The Obama administration is also looking to preempt many of the problems it sees with the criminal justice system.

The Department of Justice (DOJ) rolled out new guidelines late last year that prohibit federal law enforcement officers from racially profiling suspects. 

Federal agents can no longer take into consideration a suspect’s race, ethnicity, national origin, religion, gender, or sexual orientation when deciding whether to arrest them.

“Profiling by law enforcement is not only wrong, but it is profoundly misguided and ineffective,” then-Attorney General Eric Holder said.

Civil rights advocates, however, are disappointed the Obama administration did not extend the prohibition on racial profiling to state and local police officers.

They argue that racial profiling lit the fuse for the eruption of turmoil in cities like Ferguson, Mo., and Baltimore, after unarmed black men were killed by police.
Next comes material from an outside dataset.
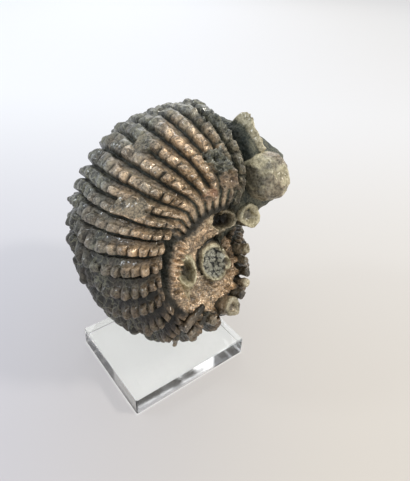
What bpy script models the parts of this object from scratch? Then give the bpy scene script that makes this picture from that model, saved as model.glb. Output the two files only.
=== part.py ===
"""Spiny fossil ammonite standing on a clear block. Metres, +Z up.

The origin is the centre of the block's underside, X along its long side and Y along its short side.
The shell stands on the outside of its last whorl and leans back, so that its near flank looks
towards -Y and a little up. Its coil is described in its own frame: `beta` is the angle back along
the spiral from the last rib, and `s` runs round the whorl's section, 0 on the outer middle line,
WIDEST at the widest place, 1 at the rim of the navel, negative on the far side.
"""
import math

import bmesh
import bpy
import numpy as np

MM = 0.001

# The block
BLOCK_LENGTH = 60.0
BLOCK_WIDTH = 50.0
BLOCK_HEIGHT = 10.0
BLOCK_BEVEL = 0.5
REST_GAP = 0.3

# The coil's place: centre, turn about Z, lean back, and the direction of the last rib
COIL_CENTRE = np.array([19.0, 10.8, 53.5])
COIL_TURN = math.radians(-9.1)
COIL_LEAN = math.radians(15.2)
LAST_RIB = math.radians(77.0)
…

“Using race, the color of someone’s skin, religion or ethnicity as any basis for suspicion or investigation is demoralizing, unconstitutional and a practice that should be left in the history books where it belongs,” said Laura Murphy, Washington legislative director at the American Civil Liberties Union.

Yet even the steps that have already been taken by Obama, along with the words he has used, have provoked pushback from conservative quarters. 

Late last year, former New York City mayor Rudy Giuliani (R) alleged that Obama had spread “propaganda…that everybody should hate the police.”